# [Given exercise]
Reproduce, exactly and in full, only the lines below from the one containing "obj.matrix_parent_inverse = Matrix.Identity(4)" through the one containing "material slots, for".

# [Items]

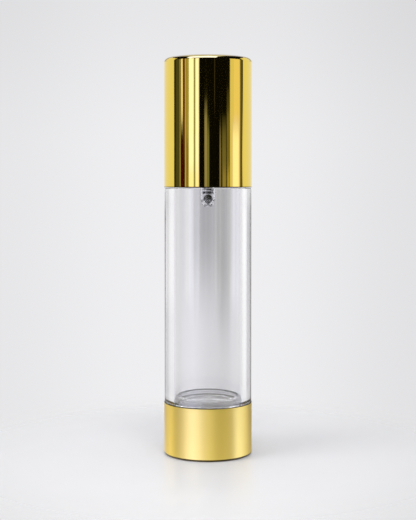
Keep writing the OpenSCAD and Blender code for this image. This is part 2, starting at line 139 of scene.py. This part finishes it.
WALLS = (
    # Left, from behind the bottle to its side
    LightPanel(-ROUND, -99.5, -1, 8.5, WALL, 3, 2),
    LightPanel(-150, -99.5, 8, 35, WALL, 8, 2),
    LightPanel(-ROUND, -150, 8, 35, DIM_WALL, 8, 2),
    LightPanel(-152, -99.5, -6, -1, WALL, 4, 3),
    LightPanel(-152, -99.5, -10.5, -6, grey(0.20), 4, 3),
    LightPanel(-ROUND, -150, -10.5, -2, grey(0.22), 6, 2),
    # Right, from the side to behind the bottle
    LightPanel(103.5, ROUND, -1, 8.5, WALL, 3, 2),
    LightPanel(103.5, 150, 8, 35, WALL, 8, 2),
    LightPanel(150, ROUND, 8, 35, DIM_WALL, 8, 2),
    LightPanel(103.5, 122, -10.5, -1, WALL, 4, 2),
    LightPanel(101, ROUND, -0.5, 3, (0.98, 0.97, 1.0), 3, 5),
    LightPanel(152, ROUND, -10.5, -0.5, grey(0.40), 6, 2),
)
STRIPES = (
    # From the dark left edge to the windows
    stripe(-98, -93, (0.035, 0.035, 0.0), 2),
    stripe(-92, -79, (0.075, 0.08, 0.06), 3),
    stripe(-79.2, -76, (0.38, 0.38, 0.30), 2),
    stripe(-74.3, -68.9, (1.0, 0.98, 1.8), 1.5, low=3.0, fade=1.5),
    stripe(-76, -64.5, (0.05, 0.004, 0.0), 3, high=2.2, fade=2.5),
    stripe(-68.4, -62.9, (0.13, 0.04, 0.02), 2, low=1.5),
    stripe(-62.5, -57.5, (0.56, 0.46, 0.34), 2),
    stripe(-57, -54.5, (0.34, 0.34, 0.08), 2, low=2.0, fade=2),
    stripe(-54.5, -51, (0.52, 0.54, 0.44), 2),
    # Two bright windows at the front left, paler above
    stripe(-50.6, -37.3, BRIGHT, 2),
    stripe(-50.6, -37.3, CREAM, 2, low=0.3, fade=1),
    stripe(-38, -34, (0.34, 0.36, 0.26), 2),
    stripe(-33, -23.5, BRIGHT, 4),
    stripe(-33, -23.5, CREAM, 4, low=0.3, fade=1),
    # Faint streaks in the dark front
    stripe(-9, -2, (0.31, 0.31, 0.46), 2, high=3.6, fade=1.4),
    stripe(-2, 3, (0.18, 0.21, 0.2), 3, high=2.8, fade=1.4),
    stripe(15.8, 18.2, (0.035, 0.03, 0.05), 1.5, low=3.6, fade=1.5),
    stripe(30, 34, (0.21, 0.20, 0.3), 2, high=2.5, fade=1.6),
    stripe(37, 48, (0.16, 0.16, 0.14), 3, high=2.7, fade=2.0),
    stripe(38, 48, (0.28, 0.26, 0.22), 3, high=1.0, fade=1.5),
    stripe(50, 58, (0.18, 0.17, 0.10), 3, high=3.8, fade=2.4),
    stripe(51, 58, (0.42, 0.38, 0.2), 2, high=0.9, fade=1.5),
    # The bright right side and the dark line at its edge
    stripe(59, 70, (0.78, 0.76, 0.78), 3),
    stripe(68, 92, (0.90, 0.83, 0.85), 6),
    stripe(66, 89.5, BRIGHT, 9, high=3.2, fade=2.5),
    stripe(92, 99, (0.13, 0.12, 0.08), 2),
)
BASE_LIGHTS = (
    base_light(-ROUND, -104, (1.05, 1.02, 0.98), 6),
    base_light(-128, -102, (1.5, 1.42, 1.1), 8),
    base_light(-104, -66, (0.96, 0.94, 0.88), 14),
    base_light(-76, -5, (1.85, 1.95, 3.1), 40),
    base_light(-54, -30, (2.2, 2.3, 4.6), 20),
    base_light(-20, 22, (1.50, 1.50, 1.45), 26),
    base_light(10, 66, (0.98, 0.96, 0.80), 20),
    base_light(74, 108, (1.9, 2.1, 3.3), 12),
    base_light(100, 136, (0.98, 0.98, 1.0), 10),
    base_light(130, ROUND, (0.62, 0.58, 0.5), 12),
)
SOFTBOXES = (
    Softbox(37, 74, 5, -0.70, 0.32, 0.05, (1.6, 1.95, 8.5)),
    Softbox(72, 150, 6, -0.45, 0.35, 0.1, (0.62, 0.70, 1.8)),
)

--

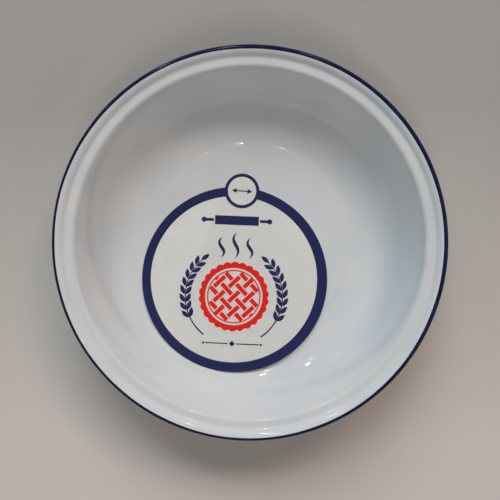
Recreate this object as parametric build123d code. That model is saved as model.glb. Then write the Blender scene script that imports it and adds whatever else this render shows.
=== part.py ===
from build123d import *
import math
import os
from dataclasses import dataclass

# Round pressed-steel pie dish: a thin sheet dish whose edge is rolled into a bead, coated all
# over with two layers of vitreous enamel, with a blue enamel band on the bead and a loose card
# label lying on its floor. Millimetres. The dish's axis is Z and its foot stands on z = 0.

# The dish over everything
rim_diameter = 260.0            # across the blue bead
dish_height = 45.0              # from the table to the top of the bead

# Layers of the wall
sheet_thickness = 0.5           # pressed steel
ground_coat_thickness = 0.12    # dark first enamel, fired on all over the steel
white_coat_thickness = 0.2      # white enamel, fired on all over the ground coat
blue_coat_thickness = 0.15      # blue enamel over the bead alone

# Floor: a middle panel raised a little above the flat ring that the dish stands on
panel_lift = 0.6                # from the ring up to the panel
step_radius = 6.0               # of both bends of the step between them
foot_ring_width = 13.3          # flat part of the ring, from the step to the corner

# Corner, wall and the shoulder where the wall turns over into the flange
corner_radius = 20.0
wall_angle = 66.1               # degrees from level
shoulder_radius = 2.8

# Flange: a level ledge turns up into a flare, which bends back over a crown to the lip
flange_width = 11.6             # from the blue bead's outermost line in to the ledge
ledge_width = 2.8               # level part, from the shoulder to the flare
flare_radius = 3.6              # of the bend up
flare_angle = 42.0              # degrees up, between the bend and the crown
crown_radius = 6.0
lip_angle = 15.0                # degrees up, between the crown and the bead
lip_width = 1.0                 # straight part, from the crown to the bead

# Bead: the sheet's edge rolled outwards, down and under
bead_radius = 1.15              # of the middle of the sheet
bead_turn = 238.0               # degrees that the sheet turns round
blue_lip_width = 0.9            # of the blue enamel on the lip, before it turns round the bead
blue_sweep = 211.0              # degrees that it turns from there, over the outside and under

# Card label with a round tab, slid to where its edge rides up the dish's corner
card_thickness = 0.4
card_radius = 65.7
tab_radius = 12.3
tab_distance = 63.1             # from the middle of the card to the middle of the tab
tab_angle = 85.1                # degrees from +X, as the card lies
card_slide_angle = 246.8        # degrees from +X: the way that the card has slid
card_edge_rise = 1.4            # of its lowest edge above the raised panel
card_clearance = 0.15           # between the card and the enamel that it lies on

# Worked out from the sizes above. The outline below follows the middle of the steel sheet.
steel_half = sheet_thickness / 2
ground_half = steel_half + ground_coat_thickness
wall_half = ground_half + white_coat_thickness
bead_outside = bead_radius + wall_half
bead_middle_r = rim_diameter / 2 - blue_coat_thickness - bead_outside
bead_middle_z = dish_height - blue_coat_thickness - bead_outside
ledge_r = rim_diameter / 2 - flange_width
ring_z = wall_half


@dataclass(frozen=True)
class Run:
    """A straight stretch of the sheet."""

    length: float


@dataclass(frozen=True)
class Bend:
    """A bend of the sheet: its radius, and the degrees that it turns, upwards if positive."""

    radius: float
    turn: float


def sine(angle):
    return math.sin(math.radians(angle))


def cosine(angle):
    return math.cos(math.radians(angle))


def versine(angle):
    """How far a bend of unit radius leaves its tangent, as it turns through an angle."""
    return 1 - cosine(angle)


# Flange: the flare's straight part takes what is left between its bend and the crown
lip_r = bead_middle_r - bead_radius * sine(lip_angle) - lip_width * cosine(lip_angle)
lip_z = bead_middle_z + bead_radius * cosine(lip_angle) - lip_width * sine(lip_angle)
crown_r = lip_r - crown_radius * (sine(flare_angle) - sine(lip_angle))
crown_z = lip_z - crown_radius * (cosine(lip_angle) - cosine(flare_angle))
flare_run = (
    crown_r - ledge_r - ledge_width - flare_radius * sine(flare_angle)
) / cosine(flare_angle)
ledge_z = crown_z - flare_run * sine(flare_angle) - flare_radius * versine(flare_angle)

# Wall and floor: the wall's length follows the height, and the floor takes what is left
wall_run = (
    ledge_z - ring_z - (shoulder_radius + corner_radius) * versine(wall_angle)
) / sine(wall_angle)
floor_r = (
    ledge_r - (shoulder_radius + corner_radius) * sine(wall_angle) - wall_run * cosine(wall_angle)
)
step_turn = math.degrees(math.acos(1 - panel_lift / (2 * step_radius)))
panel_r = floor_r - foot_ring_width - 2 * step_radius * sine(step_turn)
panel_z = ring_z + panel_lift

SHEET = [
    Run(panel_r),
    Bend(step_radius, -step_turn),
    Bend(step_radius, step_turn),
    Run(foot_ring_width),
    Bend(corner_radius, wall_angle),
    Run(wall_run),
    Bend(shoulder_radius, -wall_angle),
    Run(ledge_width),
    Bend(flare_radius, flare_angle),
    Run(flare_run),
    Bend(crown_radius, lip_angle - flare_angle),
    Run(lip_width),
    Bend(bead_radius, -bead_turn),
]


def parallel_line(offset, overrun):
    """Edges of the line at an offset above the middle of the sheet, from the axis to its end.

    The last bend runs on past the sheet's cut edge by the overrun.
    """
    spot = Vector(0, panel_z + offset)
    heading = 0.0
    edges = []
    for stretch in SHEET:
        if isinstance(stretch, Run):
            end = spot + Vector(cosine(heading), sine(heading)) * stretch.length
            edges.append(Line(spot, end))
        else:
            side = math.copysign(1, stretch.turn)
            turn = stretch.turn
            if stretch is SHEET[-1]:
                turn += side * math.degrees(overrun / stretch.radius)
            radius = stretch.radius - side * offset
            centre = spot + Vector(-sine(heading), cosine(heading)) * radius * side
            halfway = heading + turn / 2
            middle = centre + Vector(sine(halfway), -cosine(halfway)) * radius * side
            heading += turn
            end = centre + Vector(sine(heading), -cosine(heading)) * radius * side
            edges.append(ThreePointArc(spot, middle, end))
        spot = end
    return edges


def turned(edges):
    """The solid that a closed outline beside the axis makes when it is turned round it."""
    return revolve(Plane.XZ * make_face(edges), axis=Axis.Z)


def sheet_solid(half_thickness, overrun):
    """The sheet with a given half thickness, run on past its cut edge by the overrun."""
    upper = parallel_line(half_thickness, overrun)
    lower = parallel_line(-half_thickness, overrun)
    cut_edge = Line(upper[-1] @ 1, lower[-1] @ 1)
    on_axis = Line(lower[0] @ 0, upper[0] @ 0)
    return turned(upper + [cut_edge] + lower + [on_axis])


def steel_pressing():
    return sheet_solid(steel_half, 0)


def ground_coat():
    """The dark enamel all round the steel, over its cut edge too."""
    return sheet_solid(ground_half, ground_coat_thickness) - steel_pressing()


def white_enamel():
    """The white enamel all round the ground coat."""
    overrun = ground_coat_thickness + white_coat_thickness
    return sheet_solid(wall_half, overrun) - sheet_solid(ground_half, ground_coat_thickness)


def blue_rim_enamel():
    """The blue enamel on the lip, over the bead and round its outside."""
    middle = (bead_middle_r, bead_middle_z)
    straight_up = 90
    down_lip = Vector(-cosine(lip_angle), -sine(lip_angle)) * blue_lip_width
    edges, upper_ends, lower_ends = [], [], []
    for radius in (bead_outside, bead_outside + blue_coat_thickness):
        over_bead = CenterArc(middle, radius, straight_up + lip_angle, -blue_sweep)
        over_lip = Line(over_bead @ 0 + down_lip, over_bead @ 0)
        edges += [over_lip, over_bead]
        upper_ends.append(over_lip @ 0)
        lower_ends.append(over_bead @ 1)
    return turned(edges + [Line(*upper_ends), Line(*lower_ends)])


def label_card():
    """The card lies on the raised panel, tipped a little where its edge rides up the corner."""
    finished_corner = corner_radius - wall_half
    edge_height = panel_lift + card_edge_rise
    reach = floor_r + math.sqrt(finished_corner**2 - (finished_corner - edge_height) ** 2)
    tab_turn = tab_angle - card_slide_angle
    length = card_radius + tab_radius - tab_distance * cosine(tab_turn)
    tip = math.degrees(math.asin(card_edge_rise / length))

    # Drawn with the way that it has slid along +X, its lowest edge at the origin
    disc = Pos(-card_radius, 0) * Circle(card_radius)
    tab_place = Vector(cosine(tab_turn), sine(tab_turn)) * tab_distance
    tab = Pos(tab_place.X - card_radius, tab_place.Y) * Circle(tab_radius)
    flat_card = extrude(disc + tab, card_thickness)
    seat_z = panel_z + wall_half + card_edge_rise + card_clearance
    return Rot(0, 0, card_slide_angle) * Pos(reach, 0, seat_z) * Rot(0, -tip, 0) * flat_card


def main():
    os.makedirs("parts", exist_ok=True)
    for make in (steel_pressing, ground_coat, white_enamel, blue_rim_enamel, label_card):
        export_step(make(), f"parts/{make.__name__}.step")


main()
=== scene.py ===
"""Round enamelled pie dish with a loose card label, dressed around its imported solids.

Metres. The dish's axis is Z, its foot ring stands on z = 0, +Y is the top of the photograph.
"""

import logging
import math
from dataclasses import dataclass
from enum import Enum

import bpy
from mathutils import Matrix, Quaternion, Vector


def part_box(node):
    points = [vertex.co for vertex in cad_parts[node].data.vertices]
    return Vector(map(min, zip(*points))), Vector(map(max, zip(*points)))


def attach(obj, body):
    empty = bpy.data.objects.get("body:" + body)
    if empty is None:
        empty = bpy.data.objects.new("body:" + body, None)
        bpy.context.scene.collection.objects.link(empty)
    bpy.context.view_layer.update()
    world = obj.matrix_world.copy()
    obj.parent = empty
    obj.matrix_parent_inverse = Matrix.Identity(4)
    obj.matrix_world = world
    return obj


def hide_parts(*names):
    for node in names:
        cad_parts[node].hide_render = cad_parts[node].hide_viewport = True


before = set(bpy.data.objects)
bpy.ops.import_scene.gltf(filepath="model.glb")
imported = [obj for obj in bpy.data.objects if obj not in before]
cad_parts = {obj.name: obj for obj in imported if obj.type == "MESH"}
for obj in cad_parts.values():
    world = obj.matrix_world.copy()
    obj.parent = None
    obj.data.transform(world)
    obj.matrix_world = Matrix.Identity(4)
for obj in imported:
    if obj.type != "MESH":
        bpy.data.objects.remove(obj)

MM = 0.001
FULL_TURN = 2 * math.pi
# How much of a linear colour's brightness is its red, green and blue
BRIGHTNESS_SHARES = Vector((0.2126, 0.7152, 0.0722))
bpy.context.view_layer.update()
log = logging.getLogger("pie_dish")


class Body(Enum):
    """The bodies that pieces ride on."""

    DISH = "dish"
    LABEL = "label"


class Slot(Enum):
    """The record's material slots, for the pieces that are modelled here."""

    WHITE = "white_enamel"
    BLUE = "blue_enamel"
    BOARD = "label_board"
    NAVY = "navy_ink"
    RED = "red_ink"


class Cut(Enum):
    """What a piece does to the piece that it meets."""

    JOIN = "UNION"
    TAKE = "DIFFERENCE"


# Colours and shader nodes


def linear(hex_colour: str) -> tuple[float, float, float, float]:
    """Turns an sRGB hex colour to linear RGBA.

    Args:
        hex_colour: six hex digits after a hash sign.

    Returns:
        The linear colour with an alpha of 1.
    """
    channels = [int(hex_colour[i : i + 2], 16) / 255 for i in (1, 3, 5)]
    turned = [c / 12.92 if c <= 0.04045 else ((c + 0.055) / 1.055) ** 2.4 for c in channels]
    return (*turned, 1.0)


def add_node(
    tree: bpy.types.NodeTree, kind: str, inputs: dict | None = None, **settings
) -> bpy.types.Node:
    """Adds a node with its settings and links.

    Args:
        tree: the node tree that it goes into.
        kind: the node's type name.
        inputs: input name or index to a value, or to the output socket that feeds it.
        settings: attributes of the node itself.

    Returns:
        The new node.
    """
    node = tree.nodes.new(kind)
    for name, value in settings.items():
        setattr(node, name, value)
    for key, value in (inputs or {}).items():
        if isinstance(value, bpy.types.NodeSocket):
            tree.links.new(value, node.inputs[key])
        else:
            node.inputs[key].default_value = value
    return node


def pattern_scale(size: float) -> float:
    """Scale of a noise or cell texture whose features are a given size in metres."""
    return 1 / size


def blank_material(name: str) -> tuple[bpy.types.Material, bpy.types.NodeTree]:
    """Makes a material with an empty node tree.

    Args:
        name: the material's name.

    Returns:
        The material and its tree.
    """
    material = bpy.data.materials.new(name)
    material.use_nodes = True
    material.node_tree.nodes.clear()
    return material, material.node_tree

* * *

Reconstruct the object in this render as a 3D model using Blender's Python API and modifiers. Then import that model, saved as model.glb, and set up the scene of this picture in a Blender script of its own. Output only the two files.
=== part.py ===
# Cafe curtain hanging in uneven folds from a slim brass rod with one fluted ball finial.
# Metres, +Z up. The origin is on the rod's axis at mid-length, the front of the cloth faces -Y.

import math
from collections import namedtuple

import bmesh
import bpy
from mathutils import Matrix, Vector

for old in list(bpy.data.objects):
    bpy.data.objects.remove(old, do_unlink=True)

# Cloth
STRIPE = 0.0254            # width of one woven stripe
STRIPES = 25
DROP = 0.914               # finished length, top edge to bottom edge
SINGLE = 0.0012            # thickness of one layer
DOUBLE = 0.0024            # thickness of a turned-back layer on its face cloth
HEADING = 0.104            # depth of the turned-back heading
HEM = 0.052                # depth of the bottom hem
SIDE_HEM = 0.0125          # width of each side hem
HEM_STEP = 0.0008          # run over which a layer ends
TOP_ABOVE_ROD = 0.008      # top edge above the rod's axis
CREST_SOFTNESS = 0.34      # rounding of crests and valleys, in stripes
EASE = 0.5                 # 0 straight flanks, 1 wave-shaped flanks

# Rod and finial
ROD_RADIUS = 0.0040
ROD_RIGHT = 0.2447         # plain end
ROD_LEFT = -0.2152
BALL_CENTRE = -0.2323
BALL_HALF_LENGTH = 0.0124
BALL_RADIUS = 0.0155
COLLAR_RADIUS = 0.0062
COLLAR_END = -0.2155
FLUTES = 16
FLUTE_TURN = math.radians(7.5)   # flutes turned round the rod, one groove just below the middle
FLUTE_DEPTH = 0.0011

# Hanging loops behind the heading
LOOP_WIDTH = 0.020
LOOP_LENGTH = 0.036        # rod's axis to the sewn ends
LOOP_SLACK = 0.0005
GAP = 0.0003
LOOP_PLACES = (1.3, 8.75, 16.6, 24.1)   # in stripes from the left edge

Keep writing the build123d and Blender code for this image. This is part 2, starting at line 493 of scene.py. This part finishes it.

# [Written solution]
    obj.matrix_parent_inverse = Matrix.Identity(4)
    obj.matrix_world = world
    return obj


def hide_parts(*names):
    for node in names:
        cad_parts[node].hide_render = cad_parts[node].hide_viewport = True


before = set(bpy.data.objects)
bpy.ops.import_scene.gltf(filepath="model.glb")
imported = [obj for obj in bpy.data.objects if obj not in before]
cad_parts = {obj.name: obj for obj in imported if obj.type == "MESH"}
for obj in cad_parts.values():
    world = obj.matrix_world.copy()
    obj.parent = None
    obj.data.transform(world)
    obj.matrix_world = Matrix.Identity(4)
for obj in imported:
    if obj.type != "MESH":
        bpy.data.objects.remove(obj)

MM = 0.001
FULL_TURN = 2 * math.pi
# How much of a linear colour's brightness is its red, green and blue
BRIGHTNESS_SHARES = Vector((0.2126, 0.7152, 0.0722))
bpy.context.view_layer.update()
log = logging.getLogger("pie_dish")


class Body(Enum):
    """The bodies that pieces ride on."""

    DISH = "dish"
    LABEL = "label"


class Slot(Enum):
    """The record's material slots, for the pieces that are modelled here."""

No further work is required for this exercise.